The late development that changed the math was Terry Garrison’s background report. A criminal filing from December 1994 surfaced during the research conducted on Rep. Garrison, but it seemed apparent a civil filing likely existed. After months of requests in early October a record of a civil filing was finally obtained. You can read about it here, but Rep. Garrison acknowledged it happened and every voter in the district soon found out. What was a seat that Biden won by 10% in 2020 was won by the Republican Frank Sossamon by 2.8%.

Ultimately one suburban seat was flipped, and the other three were won by Democrats, leaving NC House GOP shy of a supermajority by a single seat.

We suspected there were a couple other seats in play beyond those four suburban seats and Garrison’s seat, but it wasn’t clear which would emerge as the closest.

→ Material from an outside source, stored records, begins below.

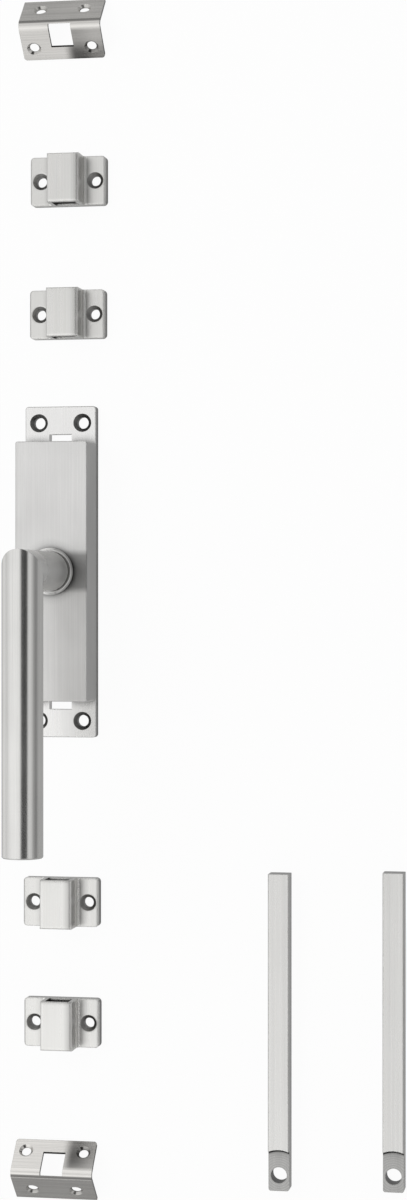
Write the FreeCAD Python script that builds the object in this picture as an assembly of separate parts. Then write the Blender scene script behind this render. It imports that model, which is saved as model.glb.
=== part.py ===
# Espagnolette bolt with an L lever handle, laid out as a fitting kit, in millimetres.
# The frame's origin is on the spindle axis, at the back face of the case.
# +X runs across the case, +Y along the bolt rods and +Z out of the door towards the lever.
# The case turns a pinion with the lever; two racks drive the upper and the lower rod apart or together.
import FreeCAD, Part
import math
import os

os.makedirs("parts", exist_ok=True)

# Clearances
RUN_GAP = 0.05        # radial gap of a turning or sliding round fit
SLIDE_GAP = 0.2       # gap of a flat part that slides along another
SEAT_GAP = 0.02       # gap of a fitted part that does not move in its seat
ROD_GAP = 0.3         # gap on each side of a rod in its channel
CUTTER = 1.0          # how far a cutting tool runs past the face that it opens

# Bolt rods
ROD_SIDE = 10.0
ROD_LENGTH = 150.6
ROD_EYE_RADIUS = 3.8
ROD_EYE_TO_END = 7.5
LUG_STEP = 2.2        # depth of the step in front of the eye
LUG_STEP_RADIUS = 12.4
ROD_EDGE = 0.4
LUG_CORNER = 1.2

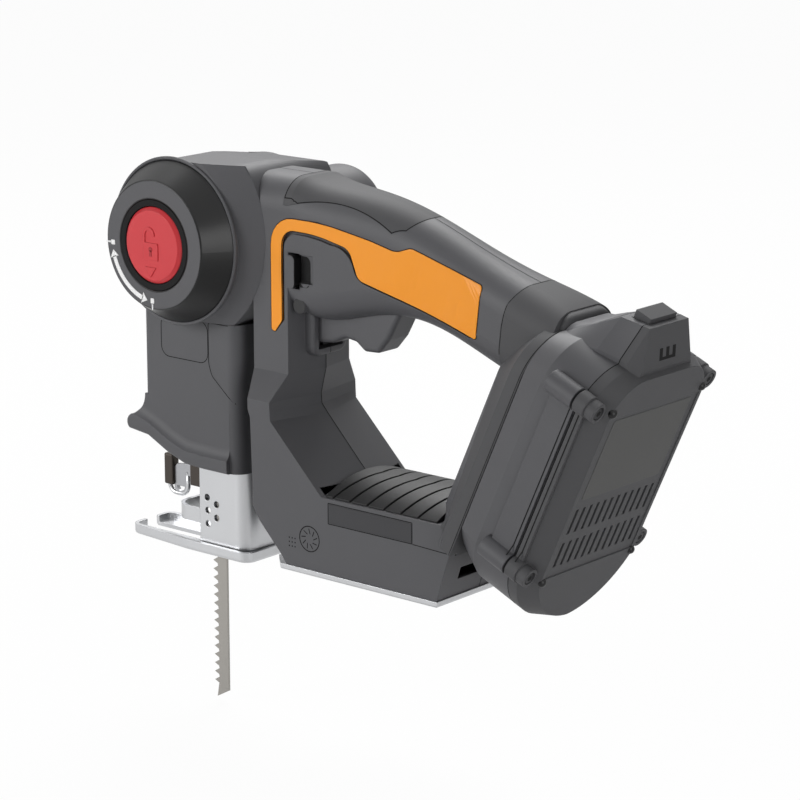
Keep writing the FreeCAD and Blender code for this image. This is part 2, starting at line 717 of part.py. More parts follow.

The Caucus was able to invest over $700,000.00 in four of the six seats either side of the supermajority line and over $600,000.00 in another seat. This isn’t always captured in campaign finance reports because spending that is not authorized by the candidate, such as negative mail, is not reported as an in-kind contribution.

These numbers will likely end up being higher once final invoices are accounted for and do not include money the candidates raised themselves, but our investments in the seats determining the supermajority:

70th seat: NC House GOP invested $804,062.18 in HD 63 Ross v. Hurtado
71st: NC House GOP invested $729,059.87 in HD 9 Reeder v. Farkas
72nd: NC House GOP invested $722,071.60 in HD 73 Echevarria v. Staton-Williams
73rd: This seat is the outlier, one of the seats we thought would be competitive but didn’t know just how much. NC House GOP invested $156,202.24 in HD 48 Swarbrick v. Pierce
74th: NC House GOP invested $811,608.67 in HD 103 Brawley v. Budd
75th: NC House GOP invested $602,686.73 in HD 35 Von Canon v. Everitt

In the end NC House GOP had one of the best nights for Republicans in the entire country, flipping 7 seats and winning 10 of the 11 Biden seats needed to secure a supermajority.